1. This painting is corny. It's the kind of painting your mom likes. It's safe, familiar, anodyne, mainstream, the kind of painting you would encounter as bland, generically tasteful decoration in a boring rich person's house, or on an NPR tote bag. It's like Waterlilies, The Mona Lisa, or Washington Crossing the Delaware. A total snooze.

2. This painting is an experiment in image-making, perception, and interpretation. What are paintings? What can they do? Paintings, no matter how realistic or representational, are also recordings of physical gestures as they intersect with the 2D plane of the canvas and the chemical properties of paint. In the most powerful paintings the image exists in the tension between the gesture and the thing-being-pictured. What happens if we push that tension all the way, until the thing-being-pictured is the gesture, and the paint, and the canvas, themselves. Could painting become a kind of dance?

3. This painting is a fuck you to conservative artworld expectations. Painting is not a well-behaved poodle performing the same old tricks for boorish collectors, sclerotic curators, or crypto-fascist social media influencers. You can't tell me what to do. You can't make me submit to your paint-by-numbers preconceptions, to make something nice, to make something pretty, to make something whose meaning is obvious and easily understood. I will piss in Peggy Guggenheim's fireplace. And a hundred years later they will still be talking about me, arguing about this painting, because this is what art needs to escape your zombie clutches and stay alive.

4. This painting is about the 20th century revolution in physics. First Einstein showed us that our deeply-held intuitions about space and time, the ones that linear perspective had made fundamental to our techniques for generating pictorial space, were only clumsy surface-level approximations, and that the truth was something far stranger, far more difficult to imagine or understand. And then quantum mechanics told us that even Einstein's crazy picture was far too sane, that the world was actually a differential equation over an array of complex numbers. In his own way, intentionally or not, Pollock was wrestling with these profoundly destabilizing transformations to our collective understanding of the universe. And finding something beautiful in them.

5. This painting is about the 20th century revolution in the foundations of logic and math. Like Gödel, Pollock turned the machinery of painting in on itself, to determine the limits of what could be shown, what could said, what could be known, and what could meant.

6. This painting, and its surprising success, is part of a secret CIA operation to boost the status of abstract expressionism, and American art in general, as part of a clandestine propaganda campaign to offset Europe's cultural influence during the cold war.

7. This is a painting of Charlie Parker. An attempt to translate the fabulous, messy, aliveness of bebop into color, and movement, and shape.

8. Pollock was a misogynistic asshole, and this painting is more of his macho bullshit.

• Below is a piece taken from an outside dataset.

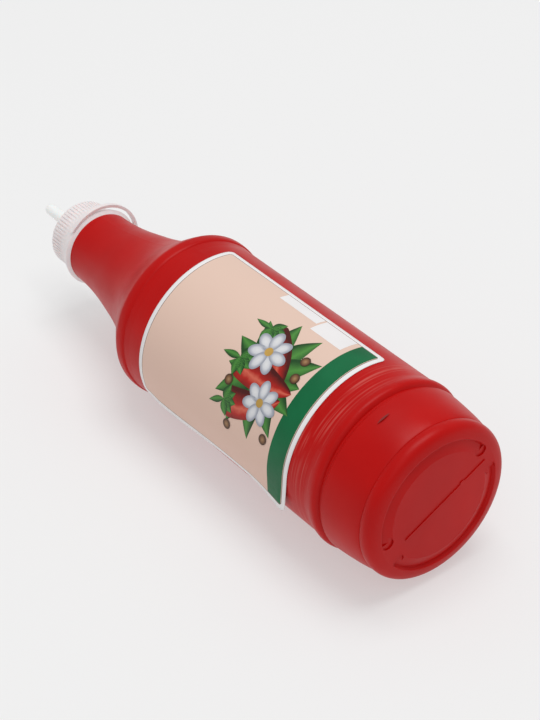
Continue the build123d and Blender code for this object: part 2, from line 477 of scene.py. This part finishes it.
def pepper(tag, along, around, length, width, turn, bend, layer):
    """Long pepper that bends along its length, with a green cap and stalk at its thick end.

    It starts at a height and an arc, and heads at a turn from the bottle's axis.
    """
    def outline(v, u):
        heading = turn + bend * v
        middle = turn + bend * v / 2
        half = width / 2 * math.sqrt(min(1.0, v / 0.10 + 0.12)) * (1 - v ** 2.4) ** 0.7
        across = half * (2 * u - 1)
        return (
            along + length * v * math.cos(middle) - across * math.sin(heading),
            around + length * v * math.sin(middle) + across * math.cos(heading),
        )
    printed_sheet(f"pepper_{tag}", outline, PEPPER, layer, 30, 12)
    stalk = leaf(along, around, 0.30 * length, 0.22 * width, turn + math.pi + 0.35)
    printed_sheet(f"pepper_stalk_{tag}", stalk, LEAF, layer + 1, 14, 4)
    for index in range(5):
        tooth = leaf(along, around, 0.55 * width, 0.34 * width, turn + (index - 2) * 0.62)
        printed_sheet(f"pepper_cap_{tag}_{index}", tooth, LEAF, layer + 2, 10, 4)


def blossom(tag, along, around, radius, layer):
    """Pale open blossom seen from the front."""
    for index in range(PETALS):
        turn = 0.4 + index * 2 * math.pi / PETALS
        middle = (along + 0.56 * radius * math.cos(turn), around + 0.56 * radius * math.sin(turn))
        petal = disc(*middle, 0.46 * radius, 0.62, turn)
        printed_sheet(f"petal_{tag}_{index}", petal, PETAL, layer + index % 2, 8, 28)
    printed_sheet(f"pollen_{tag}", disc(along, around, 0.20 * radius), POLLEN, layer + 2, 5, 24)


# Leaves behind, then the peppers, the blossoms on top and some peppercorns round them
SPRAY_ALONG, SPRAY_AROUND = 0.0850, 0.0290
SPRAY_LEAVES = 12
for index in range(SPRAY_LEAVES):
    turn = 0.2 + index * 2 * math.pi / SPRAY_LEAVES
    reach = 0.0185 + 0.0110 * abs(math.sin(turn)) + 0.0012 * (index % 3)
    spray = leaf(SPRAY_ALONG, SPRAY_AROUND, min(reach, 0.0290), 0.0105, turn)
    printed_sheet(f"spray_{index}", spray, LEAF, 3 + index % 2, 20, 6)
pepper("far", 0.0995, 0.0110, 0.0325, 0.0135, 2.80, -0.60, 5)
pepper("middle", 0.1010, 0.0290, 0.0345, 0.0150, 2.95, 0.40, 8)
pepper("near", 0.0985, 0.0480, 0.0325, 0.0140, 3.30, 0.60, 5)
blossom("far", 0.0905, 0.0200, 0.0105, 11)
blossom("near", 0.0785, 0.0395, 0.0098, 11)
PEPPERCORNS = (
    (0.0725, 0.0140), (0.0702, 0.0225), (0.1000, 0.0395), (0.0695, 0.0520), (0.0930, 0.0575),
)
for index, (along, around) in enumerate(PEPPERCORNS):
    printed_sheet(f"peppercorn_{index}", disc(along, around, 0.0024), CORN, 14, 6, 24)


# ---------------------------------------------------------------- floor, light and camera

FLOOR_REACH = 6.0
FLOOR_GLOW = 0.44           # the floor is lit from behind as well, which keeps the shadows pale
WORLD_LIGHT = 0.50
floor_corners = [
    (-FLOOR_REACH, -FLOOR_REACH, 0), (FLOOR_REACH, -FLOOR_REACH, 0),
    (FLOOR_REACH, FLOOR_REACH, 0), (-FLOOR_REACH, FLOOR_REACH, 0),
]
floor = mesh_piece("floor", floor_corners, [(0, 1, 2, 3)])
floor_look, floor_tree, floor_shader = new_material("floor_look")
floor_tree.links.new(
    ramp(floor_tree, noise(floor_tree, 1.5), (0.435, 0.435, 0.435), (0.44, 0.44, 0.44)),
    floor_shader.inputs["Base Color"],
)
floor_shader.inputs["Roughness"].default_value = 0.9
floor_shader.inputs["Emission Color"].default_value = (1, 1, 1, 1)
floor_shader.inputs["Emission Strength"].default_value = FLOOR_GLOW
floor_shader.inputs["Specular IOR Level"].default_value = 0.1
floor.data.materials.append(floor_look)
floor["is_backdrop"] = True

world = bpy.data.worlds.new("studio")
bpy.context.scene.world = world
world.use_nodes = True
world.node_tree.nodes["Background"].inputs["Color"].default_value = (1.0, 1.0, 1.0, 1)
world.node_tree.nodes["Background"].inputs["Strength"].default_value = WORLD_LIGHT


def softbox(name, place, aim, size, watts):
    """Square area lamp that points at a place; its size is in metres."""
    lamp = bpy.data.lights.new(name, "AREA")
    lamp.size, lamp.energy = size, watts
    piece = bpy.data.objects.new(name, lamp)
    piece.location = place
    piece.rotation_mode = "QUATERNION"
    piece.rotation_quaternion = (Vector(aim) - Vector(place)).to_track_quat("-Z", "Y")
    bpy.context.scene.collection.objects.link(piece)


AIM = (0, 0, 0.04)
softbox("key", (0.10, 0.30, 2.6), AIM, 1.5, 34.0)
softbox("fill", (1.6, -1.2, 2.0), AIM, 1.6, 5.0)

# The camera looks down at the label from beyond the base
VIEW_FROM_BASE = Vector((0.42883, -0.41928, 0.50046))
FORWARD = Vector((-0.64272, 0.49723, -0.58282)).normalized()
SENSOR, LENS = 36.0, 95.0   # in millimetres
camera_data = bpy.data.cameras.new("camera")
camera_data.sensor_width, camera_data.lens = SENSOR, LENS
camera = bpy.data.objects.new("camera", camera_data)
right = FORWARD.cross(Vector((0, 0, 1))).normalized()
upward = right.cross(FORWARD)
turn = Matrix((right, upward, -FORWARD)).transposed()
camera.rotation_mode = "QUATERNION"
camera.rotation_quaternion = turn.to_quaternion()
camera.location = Vector((BASE_X, 0, AXIS_Z)) + VIEW_FROM_BASE
bpy.context.scene.collection.objects.link(camera)
bpy.context.scene.camera = camera
bpy.context.scene.view_settings.view_transform = "Standard"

9. Paintings are not jpegs. Paintings are objects on walls. You walk into rooms and look at paintings and move between them and most of them are perfectly pleasant but leave you cold. And occasionally one reaches out and catches you and makes you stop and makes you vibrate and makes you aware of the air in your lungs and your feet on the floor and that your eyes are things and your brain is a thing, a thing that vibrates. And then, eventually, you find yourself back in the room, and you look around, almost embarrassed, and you look back and the magic trick isn't happening anymore, or maybe it still is, or maybe it's just a trickle, and you don't want to have to make it happen, you want it just happen, you want it seize you, like it did before. This particular painting probably doesn't do that for you, most paintings won't. But some will, and discovering which ones do is one of the most meaningful activities a human can pursue.

10. This painting means nothing to me.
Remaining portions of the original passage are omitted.